ABC GMA news story made me sad this morning.

A 44 year old woman made a fake myspace account so she could harass a 13 year old. She made up a fake boy's identity to get close to the girl and eventually started saying stuff like the world would be better off without the girl. The girl killed herself.

The 13 year old had "low self-esteem and was on medication at the time of her death".

There is no law on the book to charge the 44 year old woman with anything. It would be tough to do so I suppose but it sucks that some grown person can drive a medicated 13 year old to her death and have no consequences at all.

As the internet gets wider and wider use I wish we would start getting tougher laws on the books.

The reason why we don't have "griefers" in real life constantly insulting EVERYONE and giving everyone shit is because we have laws and police and the right to protect ourselves.

But people harp how the internet is "just on a computer screen" and how it doesn't really matter because everything is anonymous.

My points:

A. In this story we know that's not true.

An asshole who swears and uses racist stuff and posts obscene pictures on the internet can generally be waved off since most of this stuff can be ignored or erased. However, with the web becoming more entwined with out daily lives I think this sort of shit will become harder to ignore and closer to our daily offline lives. For example most people don't know that if somone knows your last name and general area you live in they can use many free reference tools online to tract your physical home address and phone number. It's easy to ignore someone sending you a picture of feces. It's harder when people start to actually mail pieces of it to your home (or a letter bomb, because some people are over achievers when it comes to being a dick).

Of course you can take all that information off the books...but this has never been an issue in the past. I am reminded of the scene in "The Jerk" were Steve Martin's character is excited that he got into the phone book. "Things are gonna start to happen for me now!" The next scene is of a insane person choosing the person his is going to kill by randomly picking that name out of a phone book. Guess who's name is picked?

So because of something that "just happens on a screen" we are all going to have to have our address made unlisted in the next ten years.

(Mark my word, this is one of these things that I think, and I wish I wrote down later when it becomes true. In a leser example when I first saw the original Britney Spears video with her dressed up as a Catholic schoolgirl, I said to myself In two years they are going to have a music video where two girls dressed up in Catholic schoolgirl uniforms are kissing. A few years later we have to Tatu video where *gasp* two girls dressed up in Catholic schoolgirl uniforms kissing. With the world as unoriginal as it is I see this kind of shit before it happens all the time. I gotta start writing it all down.)

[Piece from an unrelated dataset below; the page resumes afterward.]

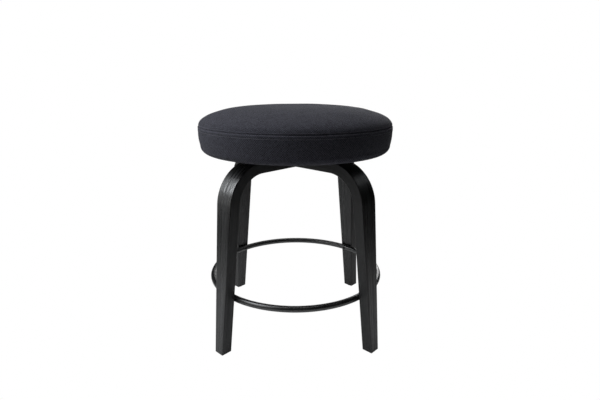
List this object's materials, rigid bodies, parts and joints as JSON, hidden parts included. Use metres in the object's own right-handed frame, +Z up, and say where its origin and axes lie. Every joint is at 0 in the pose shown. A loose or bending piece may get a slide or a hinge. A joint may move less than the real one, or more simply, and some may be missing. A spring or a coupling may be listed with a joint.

B. This sort of behavior bleeds into the real world.

I know most people feel that society in general has alot of assholes and we just see them more clearly online. But I think that if a younger person reads obscene stuff all day and watches videos were everyone swears for hours at a time, how can that NOT be reflected when they stop using the computer and wander into the real world? It's not that people are assholes. It's that people will become as ammoral as society lets them be. We have this myth that people are "nice". The reality is that most people simply do what society tells them they can or can't do. If the internet lets them do anything then they will do anything.

If a totally free internet would really provide anything useful (except for those who are on society's fringe of course, I mean look what the internet has done for the furry and japanese snuff porn industry, they are thriving!) I would be for it. But it seems like it just breeds antisocial behavior with no penalities.